The NFL owners, meanwhile, were devastated by the loss.

“They stuck it to us pretty good,” Modell admitted. “There was a scheduled post-game party at (Baltimore owner) Carroll Rosenbloom’s house and it wasn’t a party, it was more like a funeral. It was not one of our better days.”

The game’s effect reached beyond that season. Merger talks had previously stalled on the insistance of some NFL owners that the AFC consist of just the 10 AFL teams and the NFC consist of the 16 NFL teams playing at the time.

AFL owners had resisted, saying the uneven breakdown would be demeaning to their league.

“If we had fully dominated them in the Super Bowl, the ones promoting the 16-10 alignment would have had a lot better case,” Modell said. “I remember the late (Jets owner) Phil Iselin complaining about not wanting to see his children open the paper and see the numerical superiortiy of the NFL.”
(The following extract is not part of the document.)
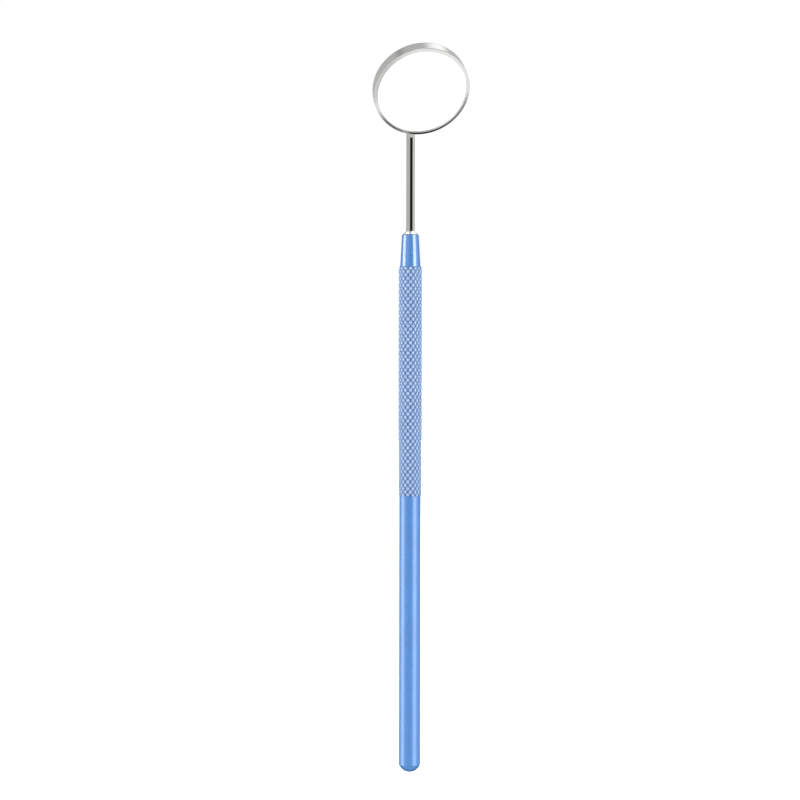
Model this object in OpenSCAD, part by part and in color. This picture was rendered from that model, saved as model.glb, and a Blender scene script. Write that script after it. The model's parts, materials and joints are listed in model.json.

But the victory brought increased respect for the AFL, which wanted 13 teams in each conference. The Colts, Browns and Pittsburgh Steelers eventually agreed to join the AFC.

“The game definitely helped that along,” Hunt said. “A person like an Art Modell, who had a great team with a great history, could justify the move to the AFC because the Browns would playing Joe Namath and the Jets.”

And for Modell and the other NFL owners, the game was an unwelcome lesson in humility.

“I remember sitting in the box with (NFL commissioner Pete) Rozelle and (Chicago Bears owner) George Halas during that unbelievable upset,” Modell said. “We were aghast and appalled at what was happening. I’m still recovering from it.

“We thought the NFL was superior but history has proved our judgment wrong.”